The Court determined that the special voir dire was also insufficient to dispel the presumption, for several reasons. The District Court’s initial question, whether jurors heard a comment that “might reflect some bias,” depended on each juror’s subjective perception of what constitutes bias. At least two jurors who initially denied hearing any biased comment later revealed hearing objectively biased statements but continued to characterize them as innocuous. Several other jurors were never asked follow-up questions designed to elicit information independent of their subjective assessment.

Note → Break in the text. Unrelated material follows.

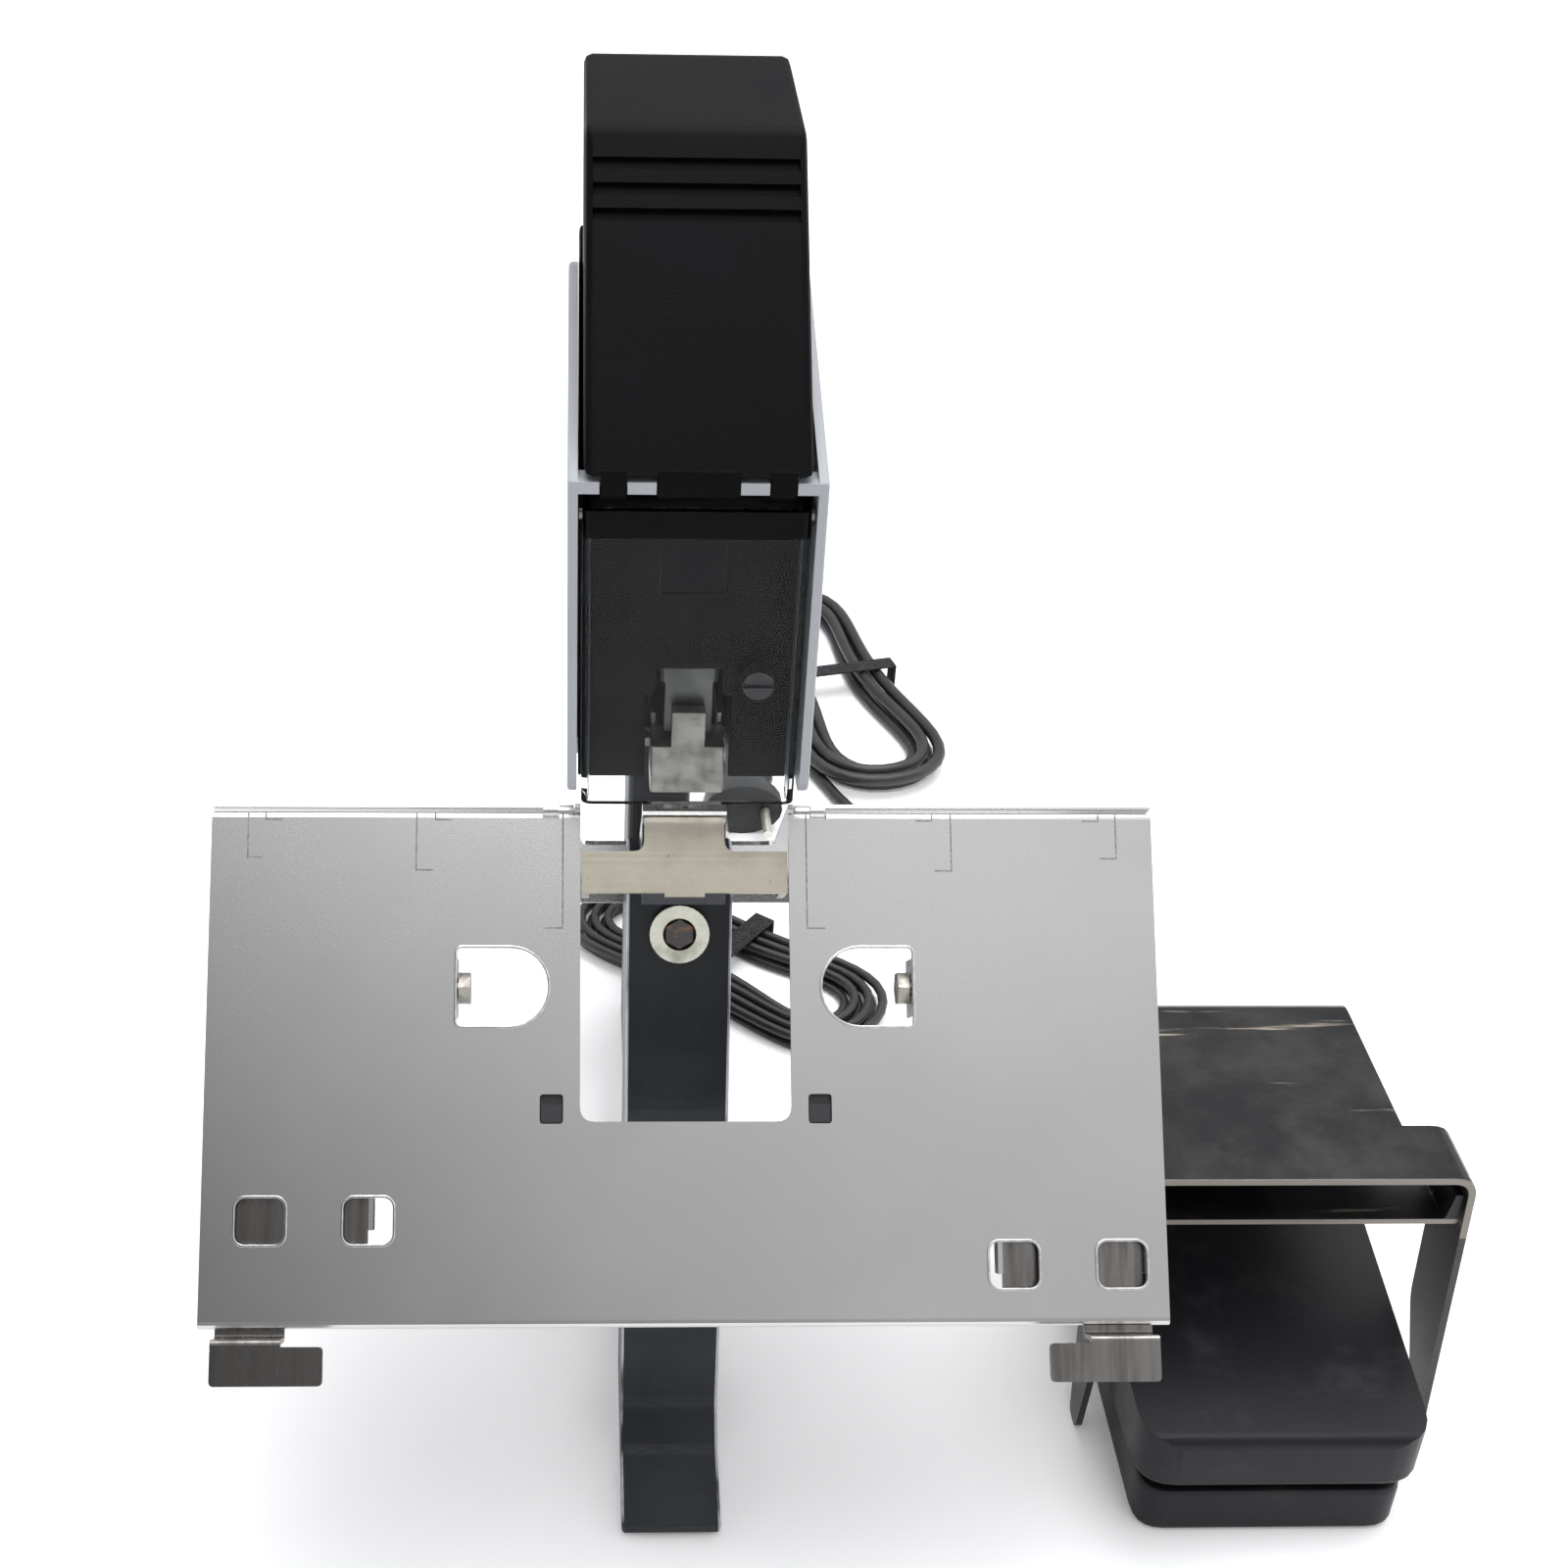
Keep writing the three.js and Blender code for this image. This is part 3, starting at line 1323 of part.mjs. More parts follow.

The Court also stated that jurors’ self-assessments of impartiality are not dispositive, as “a juror’s good faith belief in his own impartiality is not dispositive.” Shapiro. Additionally, some jurors who identified a biased remark reacted more strongly to Juror 16’s accusation of racism than to the underlying biased statements themselves, a dynamic reflecting the concern in Peña-Rodriguez that stigma surrounding accusations of bigotry inhibits reporting, according to the Court. Because the Government bore the heavy burden of dispelling the presumption and had the opportunity to request additional remedial measures but did not, the Court resolved the record’s ambiguities against the Government.
Conclusion
Thus, the Court held that when a racially biased juror is discovered, or a juror is found to have made a racially biased statement, but the juror is excused before the trial court accepts a verdict, the Remmer presumption of prejudice applies, and the Government bears the heavy burden of proving that the biased juror’s presence was harmless. In addition, the biased juror’s participation in deliberations constitutes further evidence of prejudice that the Government must overcome. The Court concluded that the Government failed to meet that burden.
Accordingly, the Court reversed the District Court’s denial of Sanchez’s motion for a new trial and remanded for a new trial. See: United States v. Sanchez, 175 F.4th 1134 (9th Cir. 2026).